Textual Interpretation: The Enuma Elish describes Marduk creating the heavenly stations, establishing the calendar, and organizing the cosmos after his victory. Sitchin interprets this as describing how Nibiru's gravitational influence reorganized planetary orbits into their current positions.
⚔️ Marduk's Weapons as Advanced Technology
Primary Proponent: Dr. Joseph P. Farrell
Featured Discussion: Forum Borealis - "Ancient War in Heaven" series
The Theory
Farrell proposes that the weapons described in the Enuma Elish may represent actual advanced technology rather than planetary motion:
- Scalar Weapons: The "winds" and storms may describe scalar electromagnetic weapons capable of disrupting matter at the planetary scale.
- Plasma Physics: The "lightning" and "radiance" of Marduk may reference plasma-based weapons technology.
- Tablet of Destinies: This object, taken from Kingu after Tiamat's defeat, may represent a control mechanism for the devastating weapons—a "targeting computer" or command device.
- Deliberate Warfare: Unlike Sitchin's natural collision model, Farrell suggests the destruction was deliberate warfare between factions of an ancient civilization.
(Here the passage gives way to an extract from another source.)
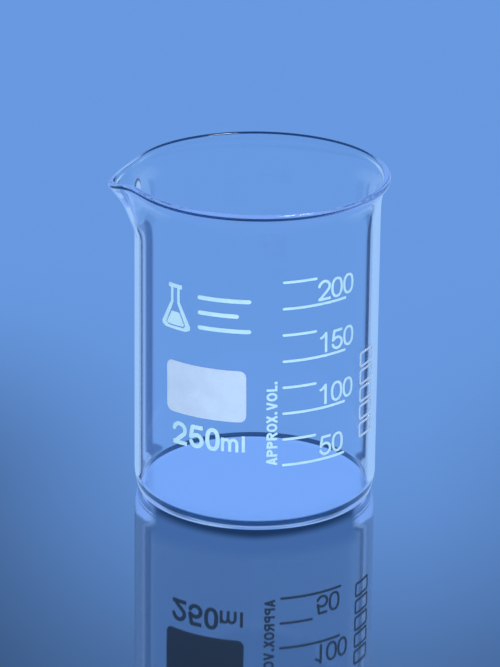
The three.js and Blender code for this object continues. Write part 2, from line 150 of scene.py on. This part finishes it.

Cross-Reference: Similar "divine weapons" appear across mythologies—Indra's Vajra, Zeus's thunderbolt, Thor's Mjolnir—all storm/thunder gods wielding catastrophic power. Farrell suggests these may be cultural memories of the same technology.
⚠️ Academic Perspective
Mainstream Assyriology views the Enuma Elish as theological and political literature, not astronomical encoding. Marduk's rise in the text parallels Babylon's rise to political supremacy in Mesopotamia—the myth legitimizes Babylonian hegemony by placing their patron deity at the cosmic center.
These alternative theories are presented for exploration, not as established fact.